We can see that the revenues per genre are really spread, that’s because of the data quantity. We can also notice that Foreign, Movie and TV having really low revenue and Action, adventure, fantasy fiction and science have extreme outliers since the movie avatar has this genres and is the highest revenue of this year.
Now we analize the new column that we created named profit
## # A tibble: 23 × 6
## separated_genres mean_profit sd_profit median_profit quantile_90 count
## <chr> <dbl> <dbl> <dbl> <dbl> <int>
## 1 "Adventure" 71428203. 134477234. 47183112. 99600000 3231
## 2 "Fantasy" 65023884. 124170024. 47183112. 68739390. 2119
## 3 "Animation" 62345097. 95348486. 47183112. 67987390. 1846
## 4 "Family" 61621163. 97836888. 47183112. 67507390. 2590
## 5 "Fiction" 57536350. 104793345. 47183112. 68193990. 2829
## 6 "Science" 57536350. 104793345. 47183112. 68193990. 2829
## 7 "Action" 54819226. 91432796. 47183112. 66787390. 6119
## 8 "Movie" 47984308. 3848747. 47183112. 47183112. 673
## 9 "TV" 47984308. 3848747. 47183112. 47183112. 673
## 10 "" 47093271. 6241410. 47183112. 47183112. 2280
## # ℹ 13 more rows
These results suggest that while certain genres like “Adventure,” “Fantasy,” and “Animation” have the potential for very high profits, this may be because of Avatar having this genres but we will visualize it on the next part, there is significant variability within each genre. Genres like “Drama” and “Comedy” are prolific but tend to have lower average profits. This analysis can inform movie production decisions, particularly if the goal is to maximize profitability by focusing on genres with higher earning potential.
## Skewness of revenue: 12.78445
## Skewness of budget: 7.167064
Density of Original Budget The original budget distribution is highly right-skewed, indicating that most movies have a low budget, while a few movies have a significantly higher budget. The long tail to the right shows that there are outliers with exceptionally large budgets compared to the rest.
Density of Log-Transformed Budget The log transformation has normalized the distribution of budget values, as evidenced by the peak around 15 to 17 on the log_budget scale. This suggests that a majority of movies have a budget within a mid-range when the scale is logarithmic, reducing the influence of extreme values.

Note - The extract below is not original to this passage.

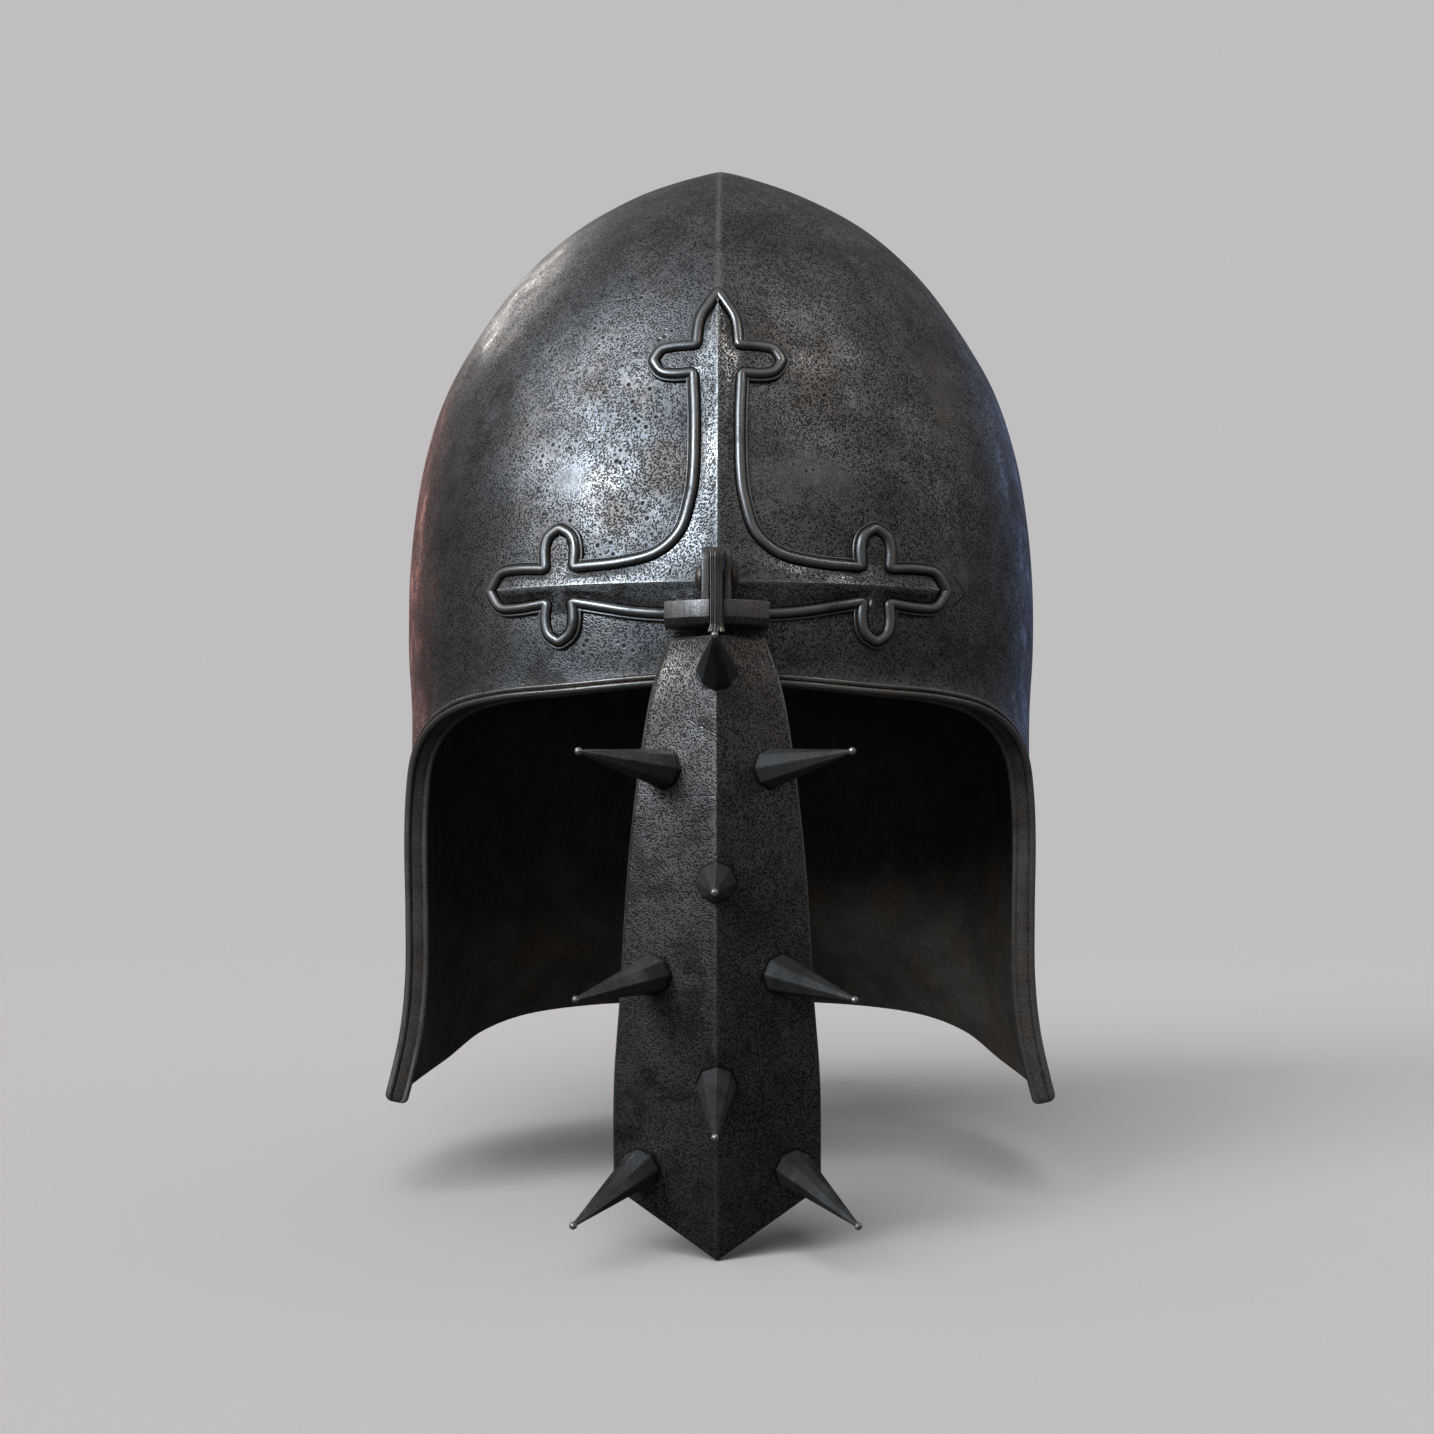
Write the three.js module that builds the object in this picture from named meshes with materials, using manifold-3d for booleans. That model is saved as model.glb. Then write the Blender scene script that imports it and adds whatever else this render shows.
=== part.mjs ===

Density of Original Revenue The density plot for the original revenue values demonstrates extreme right skewness, where the majority of movies earn revenue in the lower range, while very few have extraordinarily high revenues, creating a long right tail. This skewness could be due to blockbuster hits which are rare but generate a massive amount of revenue.
Density of Log-Transformed Revenue After the logarithmic transformation, the revenue data shows a more bell-shaped distribution, though there is still a slight right skew. This indicates a more normalized distribution, but with a few outliers with exceptionally high revenue, visible from the tail extending to the right.
We now show the summarized and transformed data to see the central tendency an variability from Revenue and Budget
## mean_log_revenue median_log_revenue iqr_log_revenue mean_log_budget
## 1 17.70161 18.04653 0 16.58778
## median_log_budget iqr_log_budget
## 1 16.8884 0
Now we will use rnorm to visualize a simulated histogram for profit
# The following code is used to examine the distribution of revenues produced by the movies through the simulations.
# We visualize this distribution as a histogram to make it easier to understand the data and to calculate the probabilities that the movies generate less than a certain amount of revenues, assuming that these revenues are distributed in a regular way.
mean_revenue <- mean(moviespersonal$revenue, na.rm = TRUE)
sd_revenue <- sd(moviespersonal$revenue, na.rm = TRUE)
n10000 <- rnorm(10000, mean = mean_revenue, sd = sd_revenue)
# Create a histogram
hist(n10000, breaks = 100, main = "Histogram of Simulated Revenues",
xlab = "Revenue", ylab = "Frequency", col = "lightblue")
value_to_evaluate <- 5
probability <- pnorm(value_to_evaluate, mean = mean_revenue, sd = sd_revenue, lower.tail = TRUE)
# Display the probability result
cat("The probability that the revenue is less than", value_to_evaluate, "is:", probability, "\n")
## The probability that the revenue is less than 5 is: 0.1210488
The code identifies on average how much the films earn and how much the earnings of each film vary, with some films earning a lot and others not generating much revenue. This is followed by the simulation of how the earnings would be in small groups of movies in order to see if the variation and the average remain steady. Once we have this information we create the histograms to show graphically how the earnings will be distributed depending on the simulated group, i.e. which are the movies that have a lot of earnings and which are the ones that have few. Finally, we calculate how likely it is that a film can generate less than 5 million dollars, based on the calculated variation and the average.
Overall, this distribution suggests that while extreme financial outcomes are possible in the movie industry, most movies hover around a moderate revenue range, with an equal likelihood of small profits or losses.